The film opens with a bang, or two. First, we get a glimpse of outer space, as a spacecraft is practically attacked and abducted. Honestly, this was made before 2001: A Space Odyssey, and its visual effects are pretty darned impressive. Anyways, next we cut to our boy Bond (Connery, yet to don the kimono at this point in the movie) who is in Japan, in bed with an Asian woman. So, let me say that in the previous movies, some of Connery’s dialogue towards women can probably be seen as offensive or something in this day and age. And… yeah, that’s it. Doesn’t bother me, particularly, but living the way we do now, it doesn’t always sound… right. The innuendo in this movie seems to be kicked to eleven, but more on that later. The woman Bond is with turns on him, and soon he is shot dead, leading into the opening title song, this time from Nancy Sinatra. It’s a decent little ditty, accompanied by gorgeous visuals.

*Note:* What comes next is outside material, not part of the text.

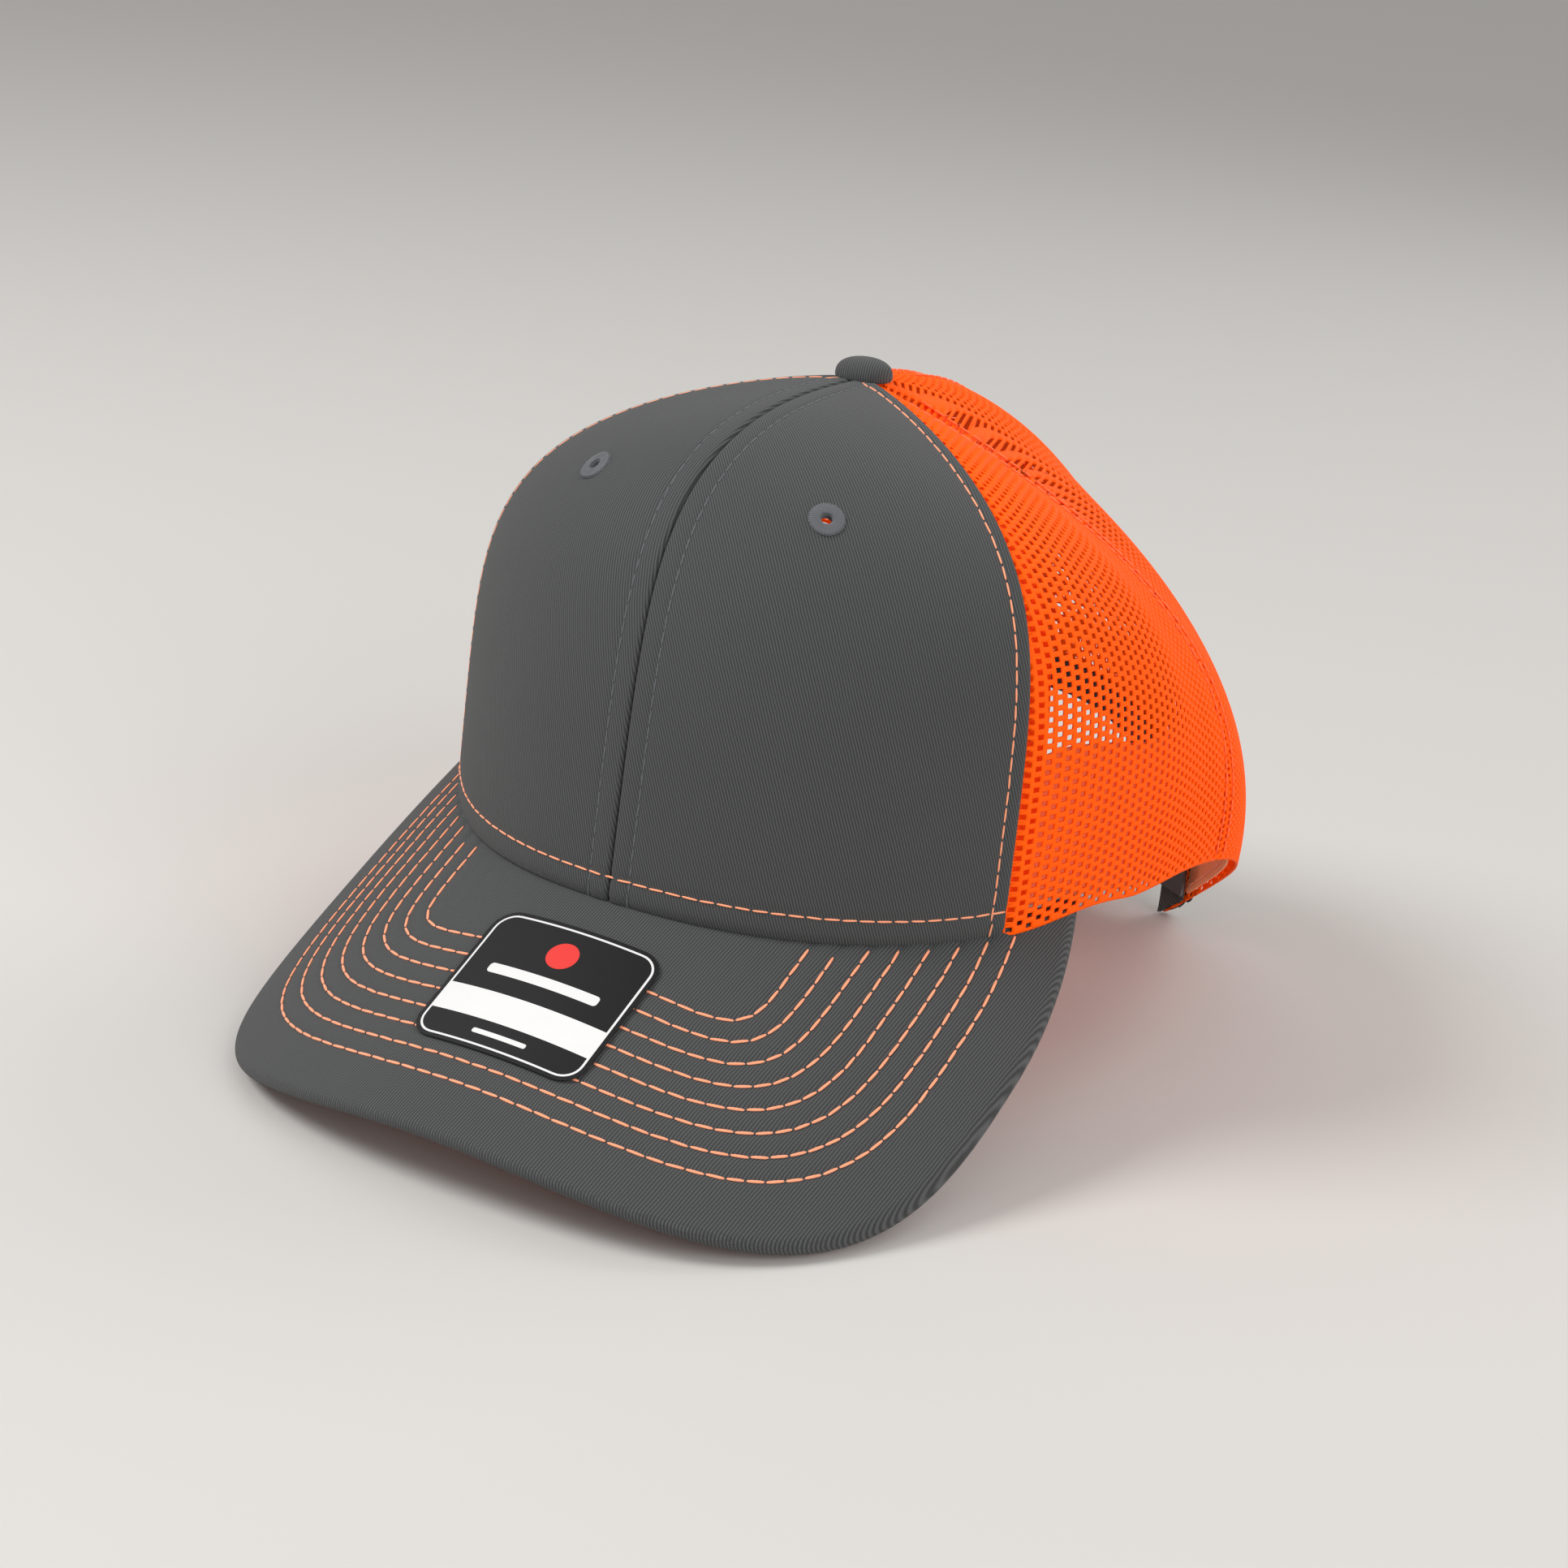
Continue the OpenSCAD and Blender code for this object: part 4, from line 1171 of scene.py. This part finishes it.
def make_sticker():
    bm = rounded_plate(STICKER_WIDE, STICKER_LONG, STICKER_CORNER, (0, STICKER_MID))
    for thickness, ring_material in ((0.9 * MM, BLACK), (0.45 * MM, WHITE)):
        core = [f for f in bm.faces if f.material_index == BLACK and len(f.verts) > 4]
        core = core or bm.faces[:]
        ring = bmesh.ops.inset_region(bm, faces=core, thickness=thickness, use_even_offset=True,
                                       use_boundary=True)["faces"]
        for face in ring:
            face.material_index = ring_material
    inner = STICKER_WIDE / 2 - 1.36 * MM
    band = (STICKER_MID + 3.2 * MM, STICKER_MID + 10.0 * MM)
    cut_across(bm, 1, band)
    for face in bm.faces:
        c = face.calc_center_median()
        if band[0] < c.y < band[1] and abs(c.x) < inner - 0.1 * MM:
            face.material_index = WHITE
    bar = rounded_plate(25 * MM, 2.4 * MM, 0.8 * MM, (0, STICKER_MID - 2.2 * MM))
    foot = rounded_plate(12 * MM, 1.1 * MM, 0.4 * MM, (0, STICKER_MID + 12.9 * MM))
    dot = bmesh.new()
    bmesh.ops.create_circle(dot, cap_ends=True, segments=32, radius=3.3 * MM)
    bmesh.ops.translate(dot, vec=(0, STICKER_MID - 9.3 * MM, 0), verts=dot.verts[:])
    for part, colour in ((bar, WHITE), (foot, WHITE), (dot, RED)):
        for face in part.faces:
            face.material_index = colour
        bmesh.ops.translate(part, vec=(0, 0, 0.03 * MM), verts=part.verts[:])
        spare = mesh_from(part, "label_mark")
        bm.from_mesh(spare)
        bpy.data.meshes.remove(spare)
    cut_across(bm, 0, np.arange(-18, 18.1, 1.5) * MM)
    flat = np.array([v.co for v in bm.verts])
    points = np.stack([on_visor(np.array(x), np.array(y), STICKER_LIFT + z) for x, y, z in flat])
    lay(bm, points, flat[:, :2])
    piece = add_piece(bm, "visor_sticker_label", [label_black, label_white, label_red],
                      ["visor_sticker"], 0.15 * MM, centre=BELOW_VISOR)
    for face in piece.data.polygons:
        face.use_smooth = False


make_sticker()

# %% [markdown]
# ## Sweatband and its pad
# The sweatband is a doubled strip of cotton that stands inside the hem. Through the mesh it shows
# as a paler band. Behind the front panels a thin foam pad keeps it off the buckram. Both follow
# the hem.

# %% Sweatband
BAND_END = 180 - ARCH_ANGLE - 6
BAND_HEIGHT, BAND_STITCH = 32 * MM, 2.6 * MM
BAND_MESH, BAND_SEAM, BAND_FRONT = 2.1 * MM, 2.9 * MM, 4.2 * MM


def band_inset(a):
    a = np.abs(a)
    return (BAND_MESH + (BAND_SEAM - BAND_MESH) * (1 - smooth((a - FRONT_SEAM - 8) / 8))
            + (BAND_FRONT - BAND_SEAM) * (1 - smooth((a - FRONT_SEAM + 8) / 5)))


def band_point(a, rise, deeper=0.0):
    inset = band_inset(a) + deeper
    z = hem_height(np.abs(a), inset) + rise
    return mirrored(wall_point(np.abs(a), z, inset), np.sign(a) + (a == 0))


def level_out(points):
    """The level direction from the middle of the cap to each point."""
    return points * np.array([1, 1, 0]) / np.hypot(points[:, 0], points[:, 1])[:, None]


def signed_round(a):
    return np.sign(a) * round_at(a)


bm, gu, gv = flat_grid(300, 24)
a = (gu * 2 - 1) * BAND_END
rise = 0.9 * MM + (BAND_HEIGHT - 0.9 * MM) * gv
ease = 0.25 * MM * (1 + np.sin(a * 0.21)) * gv + 0.35 * MM * dip(rise - BAND_STITCH, 0.8 * MM)
ease -= 0.25 * MM * dip(rise - BAND_HEIGHT, 1.2 * MM)
lay(bm, band_point(a, rise, ease), np.stack([signed_round(a), rise], -1))
add_sheet(bm, "sweatband_cotton", band_cotton, "band", ["sweatband"], 0.7 * MM, held="folded")

bm = bmesh.new()
a = np.linspace(-BAND_END + 0.5, BAND_END - 0.5, 700)
points = band_point(a, BAND_STITCH, 0.7 * MM + 0.35 * MM + 0.1 * MM)
stitch_row(bm, points, -level_out(points), pitch=3.4 * MM, width=0.45 * MM, height=0.4 * MM)
thread_piece(bm, "sweatband_thread", contrast)

# %% Pad
PAD_END, PAD_TOP = FRONT_SEAM - 11, 2.95 * MM
bm, gu, gv = flat_grid(80, 16)
a = (gu * 2 - 1) * PAD_END
rise = (2 + 27 * gv) * MM
z = hem_height(np.abs(a), PAD_TOP) + rise
points = mirrored(wall_point(np.abs(a), z, PAD_TOP), np.sign(a) + (a == 0))
lay(bm, points, np.stack([signed_round(a), rise], -1))
piece = add_piece(bm, "sweatband_pad_foam", foam, ["sweatband_pad"], 0.9 * MM)

# %% [markdown]
# ## Arch binding
# The cut edge of the mesh over the adjuster is bound with a strip of twill folded round it. Its
# grid runs along the arch and, across, down the outside, round the edge and up the inside.

# %% Binding
BIND_WIDTH, BIND_OUT, BIND_IN = 8 * MM, 1.1 * MM, 1.9 * MM
BIND_STITCH = 6.4 * MM
BIND_FLAT = (0.165, 0.018)
FOLD_FROM, FOLD_TO = 0.42, 0.58


def arch_angle_at(s, out):
    return 180 - (ARCH_ANGLE + np.degrees(out / REAR_DEPTH)) * np.cos(s) ** (2 / ARCH_SQUARE)


def arch_height_at(s, out):
    return (ARCH_HEIGHT + out) * np.sin(s) ** (2 / ARCH_SQUARE)


def arch_point(s, out, inset):
    """A point by its turn round the arch, its distance from the edge and its depth."""
    q = np.clip(np.pi / 2 - np.abs(np.pi / 2 - s), 0, np.pi / 2)
    a = np.clip(arch_angle_at(q, out), 0, 180)
    z = np.maximum(arch_height_at(q, out), hem_height(a, inset) + 0.2 * MM)
    return mirrored(wall_point(a, z, inset), np.where(s > np.pi / 2, -1.0, 1.0))


bm, gu, gv = flat_grid(200, 28)
s = gu * np.pi
fold = np.clip((gv - FOLD_FROM) / (FOLD_TO - FOLD_FROM), 0, 1) * np.pi
out = np.where(gv < FOLD_FROM, BIND_WIDTH * (1 - gv / FOLD_FROM), np.where(
    gv > FOLD_TO, BIND_WIDTH * (gv - FOLD_TO) / FOLD_FROM, -0.9 * MM * np.sin(fold)))
middle, reach = (BIND_IN - BIND_OUT) / 2, (BIND_IN + BIND_OUT) / 2
depth = middle - reach * np.cos(fold)
depth += np.where(gv < 0.5, 1, -1) * (0.35 * MM * dip(out - BIND_STITCH, 0.8 * MM)
                                      + 0.45 * MM * dip(out - BIND_WIDTH, 0.7 * MM))
lay(bm, arch_point(s, out, depth), np.stack([gu, gv], -1) * BIND_FLAT)
piece = add_piece(bm, "arch_binding_cloth", twill, ["arch_binding"], 0.45 * MM,
                  centre=None)

bm = bmesh.new()
s = np.linspace(0.25, np.pi - 0.25, 400)
for inset, way in ((-BIND_OUT + 0.35 * MM, 1), (BIND_IN - 0.35 * MM, -1)):
    points = arch_point(s, BIND_STITCH, inset)
    stitch_row(bm, points, way * level_out(points), pitch=3.2 * MM, width=0.42 * MM,
               height=0.36 * MM)
thread_piece(bm, "arch_binding_thread", tonal)

# %% [markdown]
# ## Hard parts
# The board, the button's shell and washer, and the snap straps are moulded or pressed parts. Their
# CAD shapes are right as they are, so they only get their finishes.

# %% Finishes of the hard parts
for names, finish in ((("visor_board",), board), (("button_shell", "button_washer"), steel),
                      (("hole_strap", "hole_strap_root", "peg_strap", "peg_strap_root"),
                       snap_plastic)):
    for name in names:
        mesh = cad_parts[name].data
        mesh.materials.clear()
        mesh.materials.append(finish)
bpy.data.meshes.remove(GRAIN)

# %% [markdown]
# ## Studio
# A plain pale floor and soft area lights: a key from the upper left, a broad fill from the right
# and a light from behind that separates the crown from the floor and shines through the mesh.

# %% Floor and lights
def plain_material(name, colour, rough):
    made = bpy.data.materials.new(name)
    made.use_nodes = True
    shader = made.node_tree.nodes["Principled BSDF"]
    shader.inputs["Base Color"].default_value = (*colour, 1)
    shader.inputs["Roughness"].default_value = rough
    return made


floor_bm = bmesh.new()
bmesh.ops.create_grid(floor_bm, x_segments=1, y_segments=1, size=12)
floor = put_in_scene("floor", mesh_from(floor_bm, "floor"))
floor.data.materials.append(plain_material("floor_paint", (0.56, 0.55, 0.53), 0.8))
floor.location.z = -0.2 * MM


LIGHT_AIM = Vector((0, 0, 0.06))


def soft_light(name, place, size, power):
    data = bpy.data.lights.new(name, "AREA")
    data.shape, data.size, data.energy = "DISK", size, power
    lamp = put_in_scene(name, data)
    lamp.location = place
    lamp.rotation_euler = (LIGHT_AIM - Vector(place)).to_track_quat("-Z", "Y").to_euler()


soft_light("key", (-0.85, -0.75, 1.15), 0.7, 17)
soft_light("fill", (1.3, -0.7, 0.8), 1.2, 13)
soft_light("back", (0.5, 1.3, 1.2), 0.9, 7)
world = bpy.data.worlds.new("studio")
bpy.context.scene.world = world
world.use_nodes = True
sky = world.node_tree.nodes["Background"].inputs
sky["Color"].default_value = (1.0, 0.98, 0.96, 1)
sky["Strength"].default_value = 0.55
bpy.context.scene.view_settings.view_transform = "Standard"

# %% Camera
CAMERA_PLACE, LENS = (0.2794, -0.5486, 0.2467), 67.93
YAW, PITCH, ROLL = math.radians(28.15), math.radians(-18.25), math.radians(6.32)
forward = Vector((-math.sin(YAW) * math.cos(PITCH), math.cos(YAW) * math.cos(PITCH),
                  math.sin(PITCH)))
level = Vector((math.cos(YAW), math.sin(YAW), 0))
upward = level.cross(forward)
right = level * math.cos(ROLL) + upward * math.sin(ROLL)
upright = upward * math.cos(ROLL) - level * math.sin(ROLL)
camera = put_in_scene("camera", bpy.data.cameras.new("camera"))
camera.data.sensor_width, camera.data.lens = 36.0, LENS
camera.data.clip_start, camera.data.clip_end = 0.01, 20
turned = Matrix((right, upright, -forward)).transposed().to_4x4()
camera.matrix_world = Matrix.Translation(CAMERA_PLACE) @ turned
bpy.context.scene.camera = camera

We all know though that if Bond is dead, we’d have a pretty short movie. So it turns out Bond has faked his death. As for the rest of the plot, well, I can’t always say that I knew why Bond was doing what, and to whom, and… why. The film does make up for this though by giving us a slew of hugely entertaining moments. Essentially though, another spacecraft goes missing, thus causing a potential WWIII, and Bond must get to the bottom of it. He marries an Asian woman, disguises himself as an Asian man (I think Charles Gray, most well known from The Rocky Horror Picture Show, is also playing an Asian man), has an awesome chase battle in a helicopter dew-hickey Q (Desmond Llewelyn) makes for him, and it all leads to a spectacular showdown in a volcano lair in which a group of ninjas attack the members of SPECTRE… it’s totally nuts. As is Ken Adams’ production design- said lair supposedly cost the budget of Dr. No, which isn’t surprising in the slightest. And finally, Bond comes face to face with the leader of SPECTRE himself: Ernst Stavro Blofeld (Donald Pleasance).
In terms of Blofeld, they kind of do the Dr. No thing with him, in that he doesn’t really do anything until the last twenty minutes. Having said that, it feels a bit more earned because Blofeld has had such an influence over the predecessors that the movie gets by. The Bond girl though, played by Akiko Wakabayashi, isn’t one of the more memorable ones though. All of the women in this film serve their purpose, in that they’re beautiful, but like the film’s plot, chances are they won’t be discussed too much after seeing it.
What works about You Only Live Twice though, for me at least, is the sort of go-for-broke, care-free silliness of its screenplay. It isn’t camp, necessarily (we’re not to the Roger Moore movies yet), but it does sometimes feel like a cartoon brought to life, and even when the storyline is kind of a blur, you’re always amused and entertained by whatever it is Bond is getting into. It probably has a lot to do with the film’s director and writer. This marked Gilbert’s first Bond film- he would go on to do a few more. He also directed Michael Caine comedy vehicles such as Alfie and Educating Rita, so he has something of a sense of humor. What further adds to the playfulness though, and perhaps is the main contributor, is that the screenplay is written by, of all people, Roald Dahl, the author of Charlie and the Chocolate Factory and The BFG. There’s not much in this film that Dahl didn’t try. It should also be said that the sexual innuendos in this film are on a grand scale. Dahl must’ve seen this as a chance to get his cinematic freak on, and it’s fun to watch.
You Only Live Twice isn’t a great Bond film, but it is a good one, and a pure one. Its set pieces are ludicrous but honestly hold up really well and are hugely entertaining. The cinematography is gorgeous and the production design is a marvel to behold. For whatever reason, this was always a Bond film I considered to be lesser, but it’s definitely not. I mean, Sean Connery is in it. It’s not like it’s George Lazenby we’re talking about… oh yeah, that reminds me, this was intended to be Connery’sh lasht Bond film, but alash, thingsh didn’t go ash planned (sorry, my inner Connery broke out). Indeed, Connery’s stint as Bond did live… twice. For the next one though, we’ll unfortunately be departing from him… for now.
James Bond, and I, will return with On Her Majesty’s Secret Service.
*Okay so… I guess I am something of a liar. I thought I had access to On Her Majesty’s Secret service but it turns out I don’t. I don’t dislike the movie, but George Lazenby is kind of a dullard. Yet as a Bond movie it’s interesting, and the action sequences are cool. I’ll review it someday.